A senior Palermo politician connected to the former prime minister, Silvio Berlusconi, was arrested on Mafia charges yesterday after prosecutors found evidence that he had helped one of Cosa Nostra's most notorious bosses to evade capture for more than four years.

Francesco Musotto, governor of the province of Palermo, was accused of providing housing to Leoluca Bagarella and passing on confidential information from the police. Mr Bagarella, who now faces prosecution for a string of high-profile murders, felt safe enough before his capture last June to drive around Palermo in his own car without protection.

Mr Musotto is the third member of Mr Berlusconi's Forza Italia party to run into legal problems over links with organised crime in the past week, and his arrest looks set to revive accusations that Mr Berlusconi's organisation made a deal with the Mafia to help secure a lightning general election victory in March 1994. Last week, the head of the parliamentary commission on justice, Tiziana Maiolo, and the head of the parliamentary commission on culture, Vittorio Sgarbi, were formally accused of using the Calabrian underworld to get elected in exchange for political favours.

As members of parliament, both are immune from arrest for the moment.

Yesterday, an alarmed Mr Berlusconi, referring directly to these latest cases, appealed to the head of state to ensure that "the criminal justice authorities are not subverted by partisan politics" and accused the country's magistrates of being in cahoots with the left.

Mr Berlusconi has been building up his attacks on the judiciary ahead of his own trial, due to start in January, on corruption charges related to his Fininvest business empire. This week magistrates also formally requested the trial of the head of Fininvest's advertising company, Marcello Dell'Utri, on charges of building up illegal slush funds.

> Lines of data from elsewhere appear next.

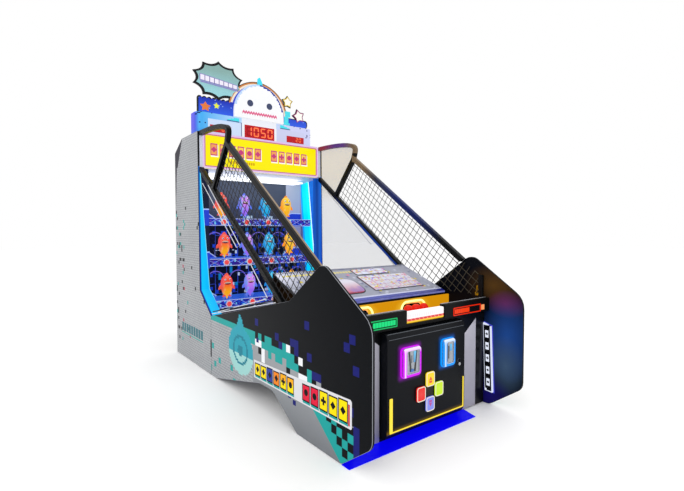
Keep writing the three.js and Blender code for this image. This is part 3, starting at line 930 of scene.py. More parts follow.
SEGMENTS = {
    "a": "02356789", "b": "01234789", "c": "013456789", "d": "0235689", "e": "0268", "f": "045689",
    "g": "2345689",
}


def digit_outlines(text, left, base, height, width, pitch, lit_only=True):
    """Seven-segment outlines for each character, lit or unlit ones."""
    thick = height * 0.13
    half = thick / 2
    outlines = []
    for i, char in enumerate(text):
        x0 = left + i * pitch
        x1 = x0 + width
        z0, z2 = base, base + height
        z1 = (z0 + z2) / 2
        places = {
            "a": ("h", x0, x1, z2 - half),
            "g": ("h", x0, x1, z1),
            "d": ("h", x0, x1, z0 + half),
            "f": ("v", z1, z2, x0 + half),
            "b": ("v", z1, z2, x1 - half),
            "e": ("v", z0, z1, x0 + half),
            "c": ("v", z0, z1, x1 - half),
        }
        for name, (kind, a, b, c) in places.items():
            on = char in SEGMENTS[name]
            if on != lit_only:
                continue
            a2, b2 = a + half * 0.6, b - half * 0.6
            hexagon = [
                (a2, c), (a2 + half, c - half), (b2 - half, c - half), (b2, c), (b2 - half, c + half),
                (a2 + half, c + half),
            ]
            outlines.append(hexagon if kind == "h" else [(v, u) for u, v in hexagon])
    return outlines


def make_header():
    # the sign: a lit yellow face with plain blocks, in a lit frame
    low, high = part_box("marquee_face")
    front = low.y
    paint = Paint("marquee_print")
    x, y, z = paint.place()
    pitch = 85.0
    u = (x + 540.0) / pitch
    index = u.floor()
    f = u.frac()
    gap = index.within(5.5, 6.5)
    field = u.within(0.0, 12.0) & ~gap
    kind = paint.dice(index, 2.0, 1.0)
    foot = z - 1838.0
    stroke = field & f.within(0.08, 0.84) & foot.within(12.0, 118.0)
    inside = field & f.within(0.17, 0.75) & foot.within(22.0, 108.0)
    slit = icon((f - 0.46) * pitch, foot - 65.0, kind, 27.0) & inside
    shadow = field & f.within(0.12, 0.94) & foot.within(0.0, 14.0)
    side = field & f.within(0.84, 0.92) & foot.within(8.0, 106.0)
    small = x.within(-360.0, -110.0) & z.within(1794.0, 1818.0) & ((x / 22.0).frac() > 0.3)
    face = paint.layers(
        rgb("fff000"),
        (shadow | side, rgb("fffdf2")),
        (stroke, rgb("c9407e")),
        (inside, rgb("f5a45c")),
        (inside & (foot > 66.0) & (kind > 0.4), rgb("ffd25a")),
        (slit, rgb("c9407e")),
        (small, rgb("d9a400")),
    )
    sign = paint.finish(face, 0.25, lamp=0.85, smudge=0.04, worn=0.0, specular=0.15)
    eased("marquee_face", sign, 0.003)
    w0, w1, z0, z1 = low.x, high.x, low.z, high.z
    glow_outer = lit("frame_lilac", rgb("dcb4ea"), 0.85, 0.3)
    glow_inner = lit("frame_magenta", rgb("b04a8c"), 0.8, 0.1)

    def ring(name, inset, wide, span, material, radius):
        outer = rounded(w0 + inset, w1 - inset, z0 + inset, z1 - inset, radius, 6)
        inner = rounded(
            w0 + inset + wide, w1 - inset - wide, z0 + inset + wide, z1 - inset - wide,
            max(radius - wide, mm(2)), 6,
        )
        frame_ring(name, outer, inner, "y", span, material, "cabinet", bevel=0.0015)
    ring("sign_frame", 0.0, mm(15), proud(front, 9), glow_outer, mm(18))
    ring("sign_frame_line", mm(19), mm(6), proud(front, 4), glow_inner, mm(16))
    ring(
        "sign_frame_edge", mm(15.4), mm(3), proud(front, 6),
        moulded("frame_pink", rgb("d9609a"), 0.3, lamp=0.5), mm(17),
    )

    # white housing with a lit ceiling
    white = Paint("housing_white")
    x, y, z = white.place()
    dash = ((x / 34.0).frac() > 0.45) & (z < 1739.5) & (z > 1734.0) & (y < 2296.0)
    tone = white.layers(rgb("cfd3e0"), (dash, rgb("8f88d0")))
    eased("header_box", white.finish(tone, 0.35, lamp=0.2, specular=0.2), 0.003)
    ceiling = lit("ceiling_diffuser", rgb("f4f8ff"), 2.0, 0.3)
    slabs(
        "ceiling_light",
        [rounded(-0.52, 0.52, at_y(2420), at_y(2620), mm(12))],
        "z", (mm(1680), mm(1690)), ceiling, "cabinet", bevel=0.002,
    )


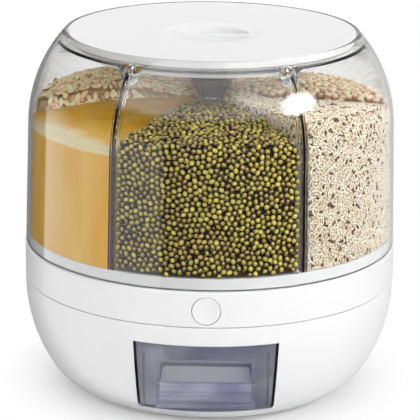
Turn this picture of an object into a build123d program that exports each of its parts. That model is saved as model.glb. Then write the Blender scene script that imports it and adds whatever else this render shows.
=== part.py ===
from build123d import *
import os
from math import acos, asin, atan, cos, degrees, radians, sin, sqrt, tan

# Rotating grain dispenser. A clear six-compartment barrel turns on a white
# base. Pressing the button slides a shutter under the front outlet, and the
# grain falls down a chute into the drawer.
# Millimetres, +Z up, the front faces -Y, and the origin lies on the table
# under the middle of the base.

# Base housing
body_r = 155.5
base_wall = 2.6
foot_h = 2.5
foot_r = 9.0
foot_inset = 19.8
foot_count = 4
bowl_h = 91.0
bowl_flare = 58.5
bowl_side_r = 130.0
seam_rise = 3.2
seam_gap = 0.6
base_top_h = 29.6
deck_t = 3.0
lap_h = 7.0
lap_t = 2.2
lap_step_h = 6.0
fit_gap = 0.3
boss_inset = 11.8
boss_r = 5.0
screw_r = 1.9
screw_clear = 0.2
screw_head_r = 4.0
screw_head_h = 2.0
screw_len = 22.0
screw_count = 4

# Drawer and its front
drawer_drop = 12.8
drawer_low_z = 15.0
drawer_top_half = 55.7
drawer_low_half = 52.6
drawer_side_gap = 2.4
drawer_end_gap = 0.8
drawer_corner_r = 2.5
drawer_wall = 2.2
drawer_panel_t = 2.8
tray_half = 50.5
tray_low_z = 16.0
tray_drop = 7.2
tray_len = 128.5
pocket_half = 36.5
pocket_floor_z = 30.0
pocket_depth = 31.0
pocket_back_top_z = 52.8
pocket_mouth_depth = 2.0
pocket_mouth_z = 67.0
lip_half = 39.5
lip_depth = 7.5
lip_top_z = 45.7
lip_low_z = 24.0
rail_w = 12.0
rail_side_t = 2.4
rail_side_h = 14.0
rail_depth = 67.5
cut_depth = 65.5

# Button, shutter and outlet
button_drop = 15.5
button_r = 11.2
button_gap = 0.5
button_dish = 1.5
button_rim = 0.9
button_len = 15.0
button_wall = 2.2
button_stem_r = 4.0
guide_t = 2.0
guide_len = 14.0
travel = 11.0
slot_len = 10.0
slot_half = 22.0
outlet_inset = 59.0
gate_t = 1.8
gate_gap = 1.2
gate_half = 27.0
gate_margin = 12.0
gate_tab_half = 8.0
gate_tab_t = 2.5
gate_tab_h = 19.6
gate_depth = 28.5
chute_wall = 2.0
chute_clear = 3.8
chute_ledge_t = 1.6
chute_rail_w = 3.6
spring_r = 5.0
spring_wire = 1.0

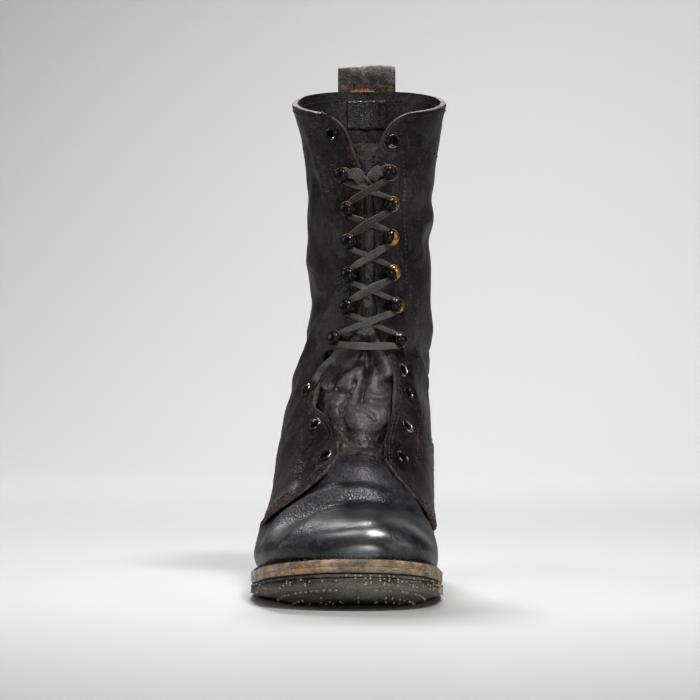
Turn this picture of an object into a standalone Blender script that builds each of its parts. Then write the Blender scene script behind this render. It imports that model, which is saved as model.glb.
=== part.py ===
"""Worn black leather combat boot, right foot, as an assembly of separate pieces.

Metres. +Z is up, the toe points to -Y and the inner side of the foot faces +X.
The origin is on the floor under the middle of the heel.
"""

import math

import bmesh
import bpy
import numpy as np
from mathutils import Matrix, Vector

# Driving dimensions of the last and the shaft. The shaft's sections are drawn against a width of which
# SHAFT_WIDTH is SHAFT_SHARE.
SOLE_LENGTH = 0.300
BALL_WIDTH = 0.1085
SHAFT_WIDTH = 0.074
SHAFT_SHARE = 0.682
INSTEP_HEIGHT = 0.135
LEG_HEIGHT = 0.165

# Leather
UPPER_WALL = 0.0022
QUARTER_STEP = 0.0014
COUNTER_STEP = 0.0026
TONGUE_WALL = 0.0018
STRAP_WALL = 0.0020

# The facings' rounded corners at the collar
COLLAR_CORNER = 0.0145

# Sole stack
OUTSOLE_WALL = 0.0070
MIDSOLE_WALL = 0.0035
WELT_WALL = 0.0035
WELT_WIDTH = 0.0115
INSOLE_WALL = 0.0030
TOE_SPRING = 0.0135
HEEL_HEIGHT = 0.0210
HEEL_CAP_WALL = 0.0070
FEATHER_MARGIN = 0.0040
EDGE_WEAR = 0.0022
SPRING_CURVE = 1.6

# How far each layer's edge stands inside the outsole's
MIDSOLE_MARGIN = 0.0006
WELT_MARGIN = 0.0002
HEEL_MARGIN = 0.0004
HEEL_TAPER = 0.0015

# Clearances
GAP = 0.0003
TONGUE_GAP = 0.0009
INSOLE_GAP = 0.0008
HOLE_GAP = 0.0003
RIM_GAP = 0.0006

# Where the sole bends and where the heel starts, as shares of the sole's length from the toe
TREAD_FRONT = 0.36
TREAD_BACK = 0.45
ARCH_TOP = 0.80
HEEL_BREAST = 0.755
HEEL_CENTRE = 0.88

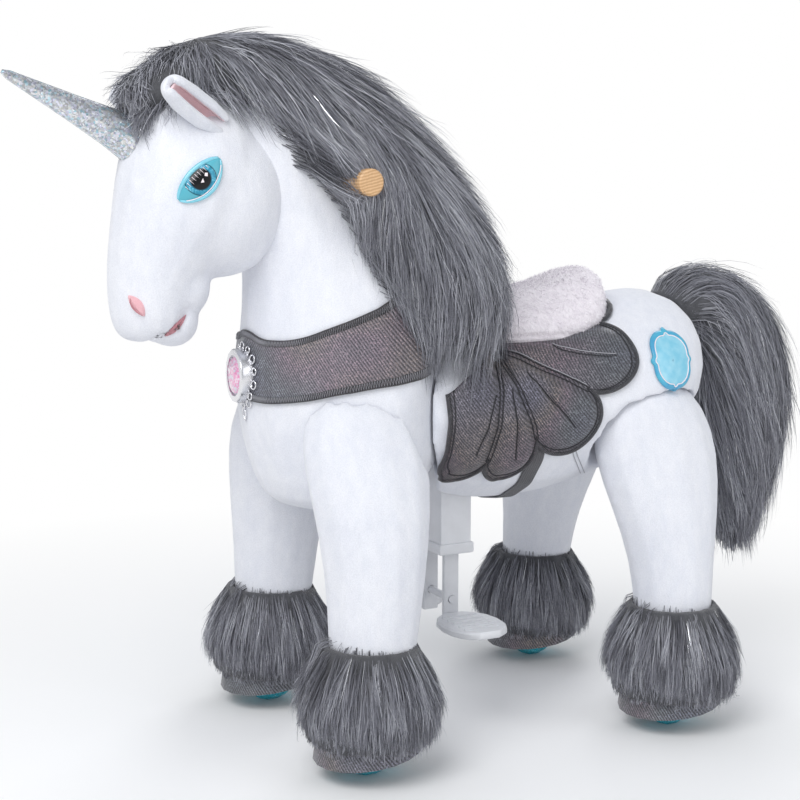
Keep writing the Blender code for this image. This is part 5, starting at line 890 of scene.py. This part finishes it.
strap_grids = grids(range(STRAP_ROWS + 1), range(STRAP_COLUMNS + 1), strap_pair)
STRAP_LENGTH = length_of(strap_grids[0][STRAP_ROWS // 2])
strap = faces_object("girth_elastic", *shell(*strap_grids), STRAP)
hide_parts("girth_strap")
put(strap, *TRUNK_MESH)

# Rump plaque: a plain quatrefoil with a raised white line
PLAQUE_MIDDLE = Vector((MIDDLE_Y + 0.236, 0.482))
PLAQUE_HALF = Vector((0.033, 0.041))


def quatrefoil(turn):
    tip = abs((math.degrees(turn) + 45) % 90 - 45)
    return 0.85 + 0.13 * abs(math.sin(2 * turn)) ** 0.8 + 0.15 * math.exp(-(tip / 6.0) ** 2)


def on_plaque(turn, share):
    reach = quatrefoil(turn) * share
    return drape(PLAQUE_MIDDLE.x + PLAQUE_HALF.x * reach * math.cos(turn),
                 PLAQUE_MIDDLE.y + PLAQUE_HALF.y * reach * math.sin(turn))


PLAQUE_RINGS, PLAQUE_STEPS = 12, 144
PLAQUE_SHARES = [max(0.02, i / PLAQUE_RINGS) for i in range(PLAQUE_RINGS + 1)]


def plaque_pair(share, k):
    place, facing = on_plaque(math.tau * k / PLAQUE_STEPS, share)
    rim = 0.0036 + (0.0010 if share > 0.88 else 0) - (0.0016 if share > 0.98 else 0)
    return place + facing * rim, place + facing * 0.0010


plaque_grids = grids(PLAQUE_SHARES, range(PLAQUE_STEPS), plaque_pair)
plaque = faces_object("plaque_vinyl", *shell(*plaque_grids, closed=True), PLAQUE_PRINT)
plaque_out = [share for share in PLAQUE_SHARES for _ in range(PLAQUE_STEPS)]
plaque.data.attributes.new("out", "FLOAT", "POINT").data.foreach_set("value", plaque_out * 2)
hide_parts("rump_plaque")
put(plaque, *PLAQUE_SLOT)
line = [raised(on_plaque(math.tau * k / PLAQUE_STEPS, 0.82), 0.0038) for k in range(PLAQUE_STEPS)]
threads("plaque_line", [line], 0.0008, LASH, *PLAQUE_SLOT, closed=True)

# Rolled edge of the trunk's socket, which closes the slit beside the chest
SOCKET = 0.1612
mouth = []
for k in range(120):
    turn = math.tau * k / 120
    direction = Vector((math.sin(turn), 0, -math.cos(turn)))
    y = STEER_Y + SOCKET
    for _ in range(6):
        place, facing = TRUNK_TREE.ray_cast(Vector((0, y, 0.43)) + direction * 0.4, -direction)[:2]
        if place is None or abs(place.x) >= SOCKET:
            break
        y = STEER_Y + math.sqrt(SOCKET ** 2 - place.x ** 2)
    if place is not None:
        mouth.append(place - facing * 0.0042)
mouth = [(before + here * 2 + after) / 4
         for before, here, after in zip(mouth[-1:] + mouth, mouth, mouth[1:] + mouth[:1])]
threads("socket_roll", [mouth], 0.0050, WHITE_PLUSH, *TRUNK_PLUSH, sides=12, closed=True)

# Seams of the body
seam_pixels = (((568.5, 438.0), (574.0, 457.0), (581.5, 476.0)),
               ((572.0, 438.0), (577.5, 456.0), (585.0, 474.0)))
body_seams = [pixel_line(TRUNK_TREE, pixels, 0.0006) for pixels in seam_pixels]
body_seams = [line for line in body_seams if len(line) > 2]
for side, sign in SIDES:
    threads(f"body_seam_{side}", body_seams, 0.0006, PALE_THREAD, *TRUNK_PLUSH, sides=5, sign=sign)

# Collar

# Turns from the front, and the heights of the collar's edges there
COLLAR_LOW = ((0, 0.452), (30, 0.449), (60, 0.455), (90, 0.470), (120, 0.478), (145, 0.49), (165, 0.55),
              (180, 0.585))
COLLAR_HIGH = ((0, 0.538), (20, 0.524), (55, 0.525), (105, 0.562), (150, 0.61), (180, 0.64))
COLLAR_COLUMNS, COLLAR_ROWS = 240, 16


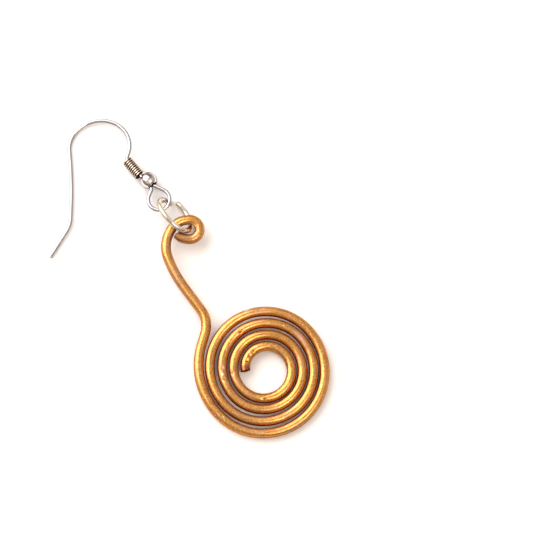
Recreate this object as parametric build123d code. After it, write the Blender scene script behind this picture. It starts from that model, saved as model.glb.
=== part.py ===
from build123d import *
from math import asin, atan2, degrees, sqrt
import os

# A drop earring lying on its side: a flat spiral of copper wire with an eye, hung from a silver
# ear wire by an open jump ring. Millimetres and degrees. +Y runs from the spiral to the hook,
# +Z is up, and the earring lies on Z = 0.

# Spiral drop, one piece of round copper wire
drop_wire = 1.63
spiral_inner_bend = 3.9
spiral_gap = 0.31
spiral_turns = 4
stem_foot = 2.0
stem_foot_bend = 4.6
stem_length = 4.65
stem_bow = 21.1
stem_shoulder_bend = 5.5
stem_crest_bend = 3.56
eye_hole = 1.7
eye_lift = 0.68

# Jump ring, a slightly flattened circle of silver wire, open and sprung sideways
ring_wire = 0.9
ring_inner_long = 5.94
ring_inner_short = 4.74
ring_end_bend = 2.5
ring_gap = 0.5
ring_gap_turn = 30
ring_spring = 3.6
ring_slope = 53
ring_heading = 4.9
ring_beside_eye = 0.45
ring_past_eye = 0.05

# Ear wire, one piece of fine silver wire: hook, straight and loop
ear_wire = 0.6
tail_length = 5.1
leg_length = 11.75
hook_front_bend = 4.35
hook_crest_bend = 5.45
hook_back_bend = 4.55
straight_length = 4.83
entry_bend = 0.9
tail_bend = 4.5
leg_bow = 78
loop_inner = 3.0
neck_bend = 0.6
loop_below_bead = 2.57
loop_beside_bead = 0.78
loop_past_ring = 0.42
loop_beside_ring = 0.48
ear_wire_heading = 7.2
ear_wire_slope = 4.95
ear_wire_slope_heading = -41

# Ball bead, and coil of finer wire round the straight above it
bead_diameter = 2.84
bead_hole = 1.72
tucked_gap = 0.06
thread_aside = 0.18
coil_wire = 0.36
coil_inner = 0.98
coil_turns = 9
coil_turn_gap = 0.02
coil_aside = 0.1
coil_above_bead = 0.46

origin = Vector(0, 0, 0)


def ahead(heading):
    """The level direction with this heading, anticlockwise from +X."""
    return Vector(1, 0, 0).rotate(Axis.Z, heading)


def trace(start, heading, rows):
    """Straights and tangent arcs in one plane, one after the other. A row has the length of a
    straight, or the radius of a bend and the angle that it turns to the left."""
    point, edges = Vector(start), []
    for row in rows:
        if "straight" in row:
            edges.append(Line(point, point + ahead(heading) * row["straight"]))
        else:
            edges.append(JernArc(point, ahead(heading), row["bend"], row["turn"]))
            heading += row["turn"]
        point = edges[-1] @ 1
    return edges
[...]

Mr Berlusconi may find that the Mafia-related cases are a minefield he should steer well clear of. During his seven-month tenure as prime minister, he was repeatedly accused of accepting Mafia votes that had previously gone to the Christian Democrat and Socialist parties, and of bringing the parliamentary anti-Mafia effort to a halt. Last January taps on the phone of a mafioso businessman, Pino Mandalari, suggested Mafia links with both Forza Italia and its far-right ally, the National Alliance.